▶ _SOURCE MATERIAL_:
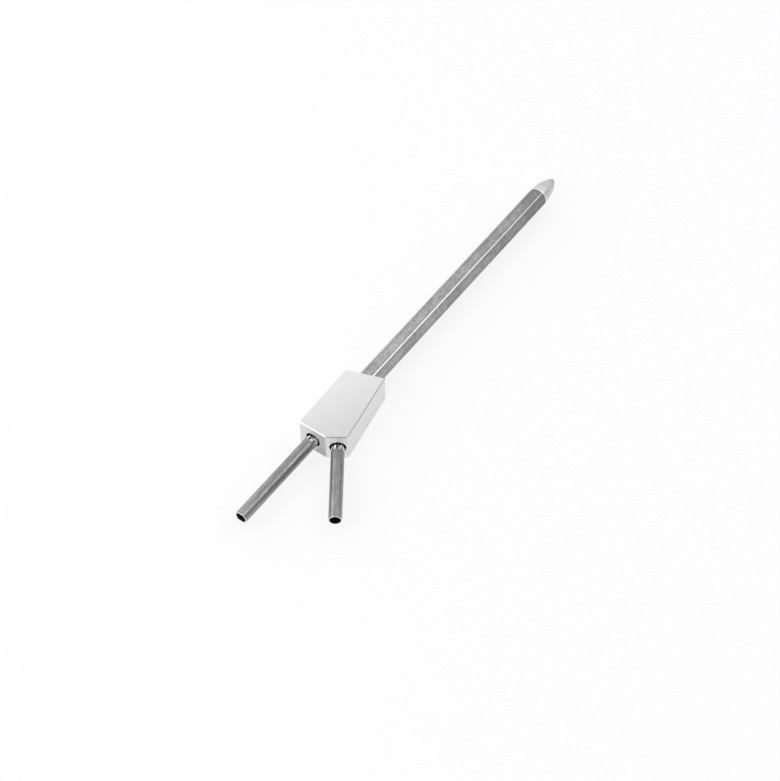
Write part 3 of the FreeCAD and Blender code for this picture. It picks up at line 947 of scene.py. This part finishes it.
@dataclass(frozen=True)
class Nose(TurnedPiece):
    """The turned nose: a straight part, an ogive, a flat rim at the apex port and a ring of static ports.

    Lengths run from its shoulder, which stands on the boom's end.
    """

    name: str = "turned_nose"
    node: Node = Node.NOSE
    finish: Metal = TurnedSteel()
    slot: Slot = Slot.NOSE
    shoulder: float = 231.0  # from the block, along the boom's axis
    spigot: float = 12.0
    spigot_radius: float = 4.45
    radius: float = 7.4
    land: float = 2.5
    length: float = 21.3
    rim_radius: float = 1.6
    rim_round: float = 0.5
    port_radius: float = 1.0
    line_radius: float = 2.55
    line_stop: float = 9.8
    gallery_radius: float = 3.45
    gallery_end: float = 5.8
    static_radius: float = 0.5
    static_count: int = 4
    static_setback: float = 4.5
    static_turn: float = 45.0
    static_overrun: float = 1.0  # how far a port's cutter reaches past the gallery's wall
    arc_steps: int = 28
    round_steps: int = 6

    def section(self) -> list[tuple[float, float]]:
        """Work out the half section: the spigot, the shoulder, the ogive, the rim and the bores.

        Returns:
            Its corners, in millimetres along and away from the axis.
        """
        drop, run = self.radius - self.rim_radius, self.length - self.land
        bend = (run**2 + drop**2) / (2 * drop)  # radius of the ogive, whose arc starts level
        hub = self.radius - bend
        round_x = self.length - self.rim_round
        reach = round_x - self.land
        round_y = hub + math.sqrt((bend - self.rim_round) ** 2 - reach**2)
        end = math.asin(reach / (bend - self.rim_round))
        ogive = [(self.land + bend * math.sin(turn), hub + bend * math.cos(turn))
                 for turn in (end * step / self.arc_steps for step in range(self.arc_steps + 1))]
        left = math.pi / 2 - end
        turns = [end + left * step / self.round_steps for step in range(1, self.round_steps + 1)]
        rim = [(round_x + self.rim_round * math.sin(turn), round_y + self.rim_round * math.cos(turn))
               for turn in turns]
        corners = [
            (-self.spigot, self.spigot_radius), (0.0, self.spigot_radius), (0.0, self.radius), *ogive, *rim,
            (self.length, self.port_radius), (self.line_stop, self.port_radius),
            (self.line_stop, self.line_radius), (self.gallery_end, self.line_radius),
            (self.gallery_end, self.gallery_radius), (-self.spigot, self.gallery_radius)]
        return [(self.shoulder + x, radius) for x, radius in corners]

    def holes(self) -> dict[str, float]:
        """Work out the sizes of the ring of static ports.

        Returns:
            The sizes, by the names of the tree's inputs.
        """
        return {
            "Hole Count": self.static_count,
            "Hole Radius": self.static_radius * MM,
            "Hole Place": (self.shoulder + self.static_setback) * MM,
            "Hole Turn": math.radians(self.static_turn),
            "Hole Start": self.radius * MM,
            "Hole Depth": 2 * (self.radius - self.gallery_radius + self.static_overrun) * MM,
        }


@dataclass(frozen=True)
class OutletTube(TurnedPiece):
    """An outlet tube: thin-walled, its edges broken, its seated end turned down to a shoulder.

    Lengths run from the block's face: reach outwards, recess and seat inwards.
    """

    reach: float = 85.0
    radius: float = 5.0
    bore_radius: float = 4.2
    recess: float = 4.0
    seat: float = 10.0
    seat_step: float = 0.3
    edge_break: float = 0.2

    def section(self) -> list[tuple[float, float]]:
        """Work out the half section: the wall, its broken edges and the seated end.

        Returns:
            Its corners, in millimetres along and away from the axis.
        """
        out, stop, end, cut = -self.reach, self.recess, self.recess + self.seat, self.edge_break
        seated = self.radius - self.seat_step
        return [
            (out, self.bore_radius + cut), (out, self.radius - cut), (out + cut, self.radius),
            (stop, self.radius), (stop, seated), (end - cut, seated), (end, seated - cut),
            (end, self.bore_radius + cut), (end - cut, self.bore_radius), (out + cut, self.bore_radius)]


@dataclass(frozen=True)
class StraightOutlet(OutletTube):
    """The outlet tube in line with the boom, which gives the total pressure."""

    name: str = "straight_outlet_tube"
    node: Node = Node.INLINE_OUTLET
    finish: Metal = DrawnTube("pickled_stainless_straight")
    place: tuple[float, float, float] = FRONT_ENTRY


@dataclass(frozen=True)
class AngledOutlet(OutletTube):
    """The outlet tube that leans off to the side, which gives the static pressure."""

    name: str = "angled_outlet_tube"
    node: Node = Node.SIDE_OUTLET
    finish: Metal = DrawnTube(
        "pickled_stainless_angled", entry=SIDE_ENTRY, turn=SIDE_ANGLE, reach_mm=SIDE_REACH)
    place: tuple[float, float, float] = SIDE_ENTRY
    turn: float = SIDE_ANGLE
    reach: float = SIDE_REACH


def main() -> None:
    """Build the pieces in order, then the studio and the camera."""
    logging.basicConfig(level=logging.INFO)
    bpy.context.scene.view_settings.view_transform = "Standard"
    for packed in (Block(), Boom(), PressureLine()):
        packed.build()
    turning = TurningTree()
    for turned in (Nose(), StraightOutlet(), AngledOutlet()):
        turned.build(turning)
    Studio().build()
    Camera().build()


if __name__ == "__main__":
    main()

▶ _TO BE DONE_:
Give back the whole listing exactly as it reads.

▶ _FULL OUTPUT_:
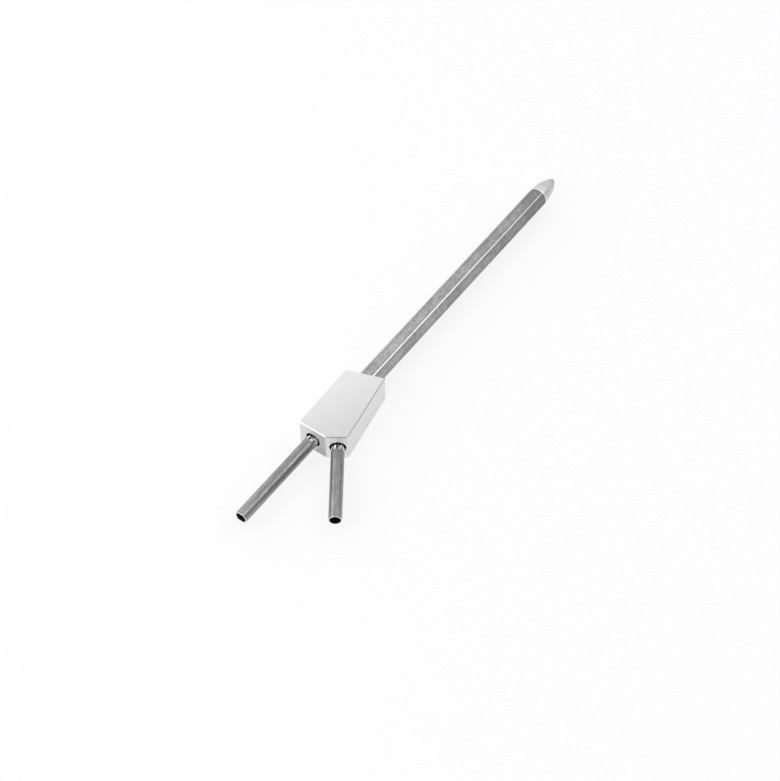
Write part 3 of the FreeCAD and Blender code for this picture. It picks up at line 947 of scene.py. This part finishes it.
@dataclass(frozen=True)
class Nose(TurnedPiece):
    """The turned nose: a straight part, an ogive, a flat rim at the apex port and a ring of static ports.

    Lengths run from its shoulder, which stands on the boom's end.
    """

    name: str = "turned_nose"
    node: Node = Node.NOSE
    finish: Metal = TurnedSteel()
    slot: Slot = Slot.NOSE
    shoulder: float = 231.0  # from the block, along the boom's axis
    spigot: float = 12.0
    spigot_radius: float = 4.45
    radius: float = 7.4
    land: float = 2.5
    length: float = 21.3
    rim_radius: float = 1.6
    rim_round: float = 0.5
    port_radius: float = 1.0
    line_radius: float = 2.55
    line_stop: float = 9.8
    gallery_radius: float = 3.45
    gallery_end: float = 5.8
    static_radius: float = 0.5
    static_count: int = 4
    static_setback: float = 4.5
    static_turn: float = 45.0
    static_overrun: float = 1.0  # how far a port's cutter reaches past the gallery's wall
    arc_steps: int = 28
    round_steps: int = 6

    def section(self) -> list[tuple[float, float]]:
        """Work out the half section: the spigot, the shoulder, the ogive, the rim and the bores.

        Returns:
            Its corners, in millimetres along and away from the axis.
        """
        drop, run = self.radius - self.rim_radius, self.length - self.land
        bend = (run**2 + drop**2) / (2 * drop)  # radius of the ogive, whose arc starts level
        hub = self.radius - bend
        round_x = self.length - self.rim_round
        reach = round_x - self.land
        round_y = hub + math.sqrt((bend - self.rim_round) ** 2 - reach**2)
        end = math.asin(reach / (bend - self.rim_round))
        ogive = [(self.land + bend * math.sin(turn), hub + bend * math.cos(turn))
                 for turn in (end * step / self.arc_steps for step in range(self.arc_steps + 1))]
        left = math.pi / 2 - end
        turns = [end + left * step / self.round_steps for step in range(1, self.round_steps + 1)]
        rim = [(round_x + self.rim_round * math.sin(turn), round_y + self.rim_round * math.cos(turn))
               for turn in turns]
        corners = [
            (-self.spigot, self.spigot_radius), (0.0, self.spigot_radius), (0.0, self.radius), *ogive, *rim,
            (self.length, self.port_radius), (self.line_stop, self.port_radius),
            (self.line_stop, self.line_radius), (self.gallery_end, self.line_radius),
            (self.gallery_end, self.gallery_radius), (-self.spigot, self.gallery_radius)]
        return [(self.shoulder + x, radius) for x, radius in corners]

    def holes(self) -> dict[str, float]:
        """Work out the sizes of the ring of static ports.

        Returns:
            The sizes, by the names of the tree's inputs.
        """
        return {
            "Hole Count": self.static_count,
            "Hole Radius": self.static_radius * MM,
            "Hole Place": (self.shoulder + self.static_setback) * MM,
            "Hole Turn": math.radians(self.static_turn),
            "Hole Start": self.radius * MM,
            "Hole Depth": 2 * (self.radius - self.gallery_radius + self.static_overrun) * MM,
        }


@dataclass(frozen=True)
class OutletTube(TurnedPiece):
    """An outlet tube: thin-walled, its edges broken, its seated end turned down to a shoulder.

    Lengths run from the block's face: reach outwards, recess and seat inwards.
    """

    reach: float = 85.0
    radius: float = 5.0
    bore_radius: float = 4.2
    recess: float = 4.0
    seat: float = 10.0
    seat_step: float = 0.3
    edge_break: float = 0.2

    def section(self) -> list[tuple[float, float]]:
        """Work out the half section: the wall, its broken edges and the seated end.

        Returns:
            Its corners, in millimetres along and away from the axis.
        """
        out, stop, end, cut = -self.reach, self.recess, self.recess + self.seat, self.edge_break
        seated = self.radius - self.seat_step
        return [
            (out, self.bore_radius + cut), (out, self.radius - cut), (out + cut, self.radius),
            (stop, self.radius), (stop, seated), (end - cut, seated), (end, seated - cut),
            (end, self.bore_radius + cut), (end - cut, self.bore_radius), (out + cut, self.bore_radius)]


@dataclass(frozen=True)
class StraightOutlet(OutletTube):
    """The outlet tube in line with the boom, which gives the total pressure."""

    name: str = "straight_outlet_tube"
    node: Node = Node.INLINE_OUTLET
    finish: Metal = DrawnTube("pickled_stainless_straight")
    place: tuple[float, float, float] = FRONT_ENTRY


@dataclass(frozen=True)
class AngledOutlet(OutletTube):
    """The outlet tube that leans off to the side, which gives the static pressure."""

    name: str = "angled_outlet_tube"
    node: Node = Node.SIDE_OUTLET
    finish: Metal = DrawnTube(
        "pickled_stainless_angled", entry=SIDE_ENTRY, turn=SIDE_ANGLE, reach_mm=SIDE_REACH)
    place: tuple[float, float, float] = SIDE_ENTRY
    turn: float = SIDE_ANGLE
    reach: float = SIDE_REACH


def main() -> None:
    """Build the pieces in order, then the studio and the camera."""
    logging.basicConfig(level=logging.INFO)
    bpy.context.scene.view_settings.view_transform = "Standard"
    for packed in (Block(), Boom(), PressureLine()):
        packed.build()
    turning = TurningTree()
    for turned in (Nose(), StraightOutlet(), AngledOutlet()):
        turned.build(turning)
    Studio().build()
    Camera().build()


if __name__ == "__main__":
    main()